A Remarkable Document concerns the Rwandan genocide of 1996. More specifically, it claims to detail a Tutsi survivor's life in that atrocity's aftermath: her exile, in a cheerless gray room of a London refugee center; her memories of family and home, both comforting and horrific; and her attempts to tell the story of her experiences in what is first a distant, academic work, and then a more direct, autobiographical book manuscript.

At the same time, though, Document also concerns her would-be mentor, Simon, a middle-aged poet who seeks some distraction from his failing attempts at novel-writing by taking on a temporary job as a writing instructor working with refugees. It concerns his problematic marriage, his literary insecurities—and his increasing attraction toward his pupil, the less-than-subtly named Juliette.

It does so until we start to wonder what this Document is truly about.

By definition, the survivor's song does not end in the killing fields. To insist that it does, or to imply it's more appropriate if it did, privileges the tales of the dead above the struggles of the living, and puts us in the position of ratifying a certain kind of survivors' guilt. When we do, we take part in the eclipse of the living: valuing their past, while denying them a present or a future.

To its distinct credit, A Remarkable Document gets at this dilemma when Juliette rebels at one point against continuing work on her book: "I need to start my life, I need to live now," she shouts at Simon, "but every time I write, I'm there, I'm there! I want to be here!" Beyond a point, Linden correctly notes, uninterrupted focus on the past serves to merely reinforce and extend its miseries.

And yet. A Remarkable Document spends more time in Simon's meager office—more time at a hipster London poetry reading, for that matter—than it spends giving the stage to a firsthand account of the horrors of the Hutu-led bloodbath that killed an estimated 800,000 people. We spend about as much time listening to Simon recounting a fight with his wife as we do with Juliette as she memorializes the dead in a tender, candlelit ritual.
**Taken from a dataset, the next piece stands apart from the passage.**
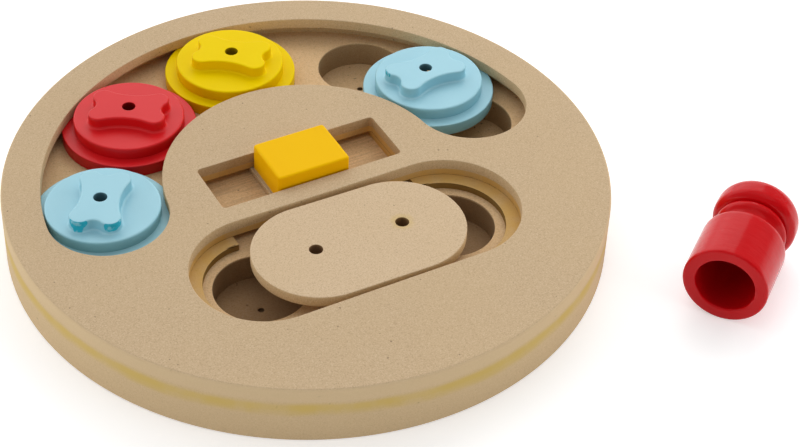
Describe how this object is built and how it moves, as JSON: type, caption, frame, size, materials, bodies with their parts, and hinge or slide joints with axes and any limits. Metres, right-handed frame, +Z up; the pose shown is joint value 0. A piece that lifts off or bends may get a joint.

Yes, she remembers her family in moving prose elsewhere in the play, and a subsequent reunion with a family member is framed in terms both warm and poignant. But when it comes to facing the true, the final darkness, it's hard not to feel that A Remarkable Document shies away, preoccupying itself and us with the daily logistical snags and interpersonal frictions in Juliette and Simon's relationship beyond a useful degree. It well may be that humankind, as T.S. Eliot wrote, cannot bear very much reality. But I had a nagging sense throughout A Remarkable Document that it can surely bear a bit more than this.

Actor Joy Jones' work with director Raelle Myrick-Hodges ably conveys the depth, the wit, the humorously blunt opinions, and the humble stubbornness of the multifaceted Juliette. The overt musicality in Jones' voice was unaffected and refreshing. Somewhat less successful: Garth Petal, who seemed to mug at times as Simon—and who apparently was directed to creepily semi-stalk Juliette out of his office on a couple of occasions early on—a skin-crawling effect that didn't serve the play well.

To be fair, A Remarkable Document would have to be exactly that—most remarkable—in order to keep equal faith with the living and the dead in the wake of the Rwandan genocide. But theater has come some way since the ancient Greeks kept all battles, murders and physical violence out of view. Ultimately, Linden's script chooses life—but it does so to a degree that makes it feel off-center. In this Document, too much remains undocumented when the Rwandan atrocity itself is kept too far offstage.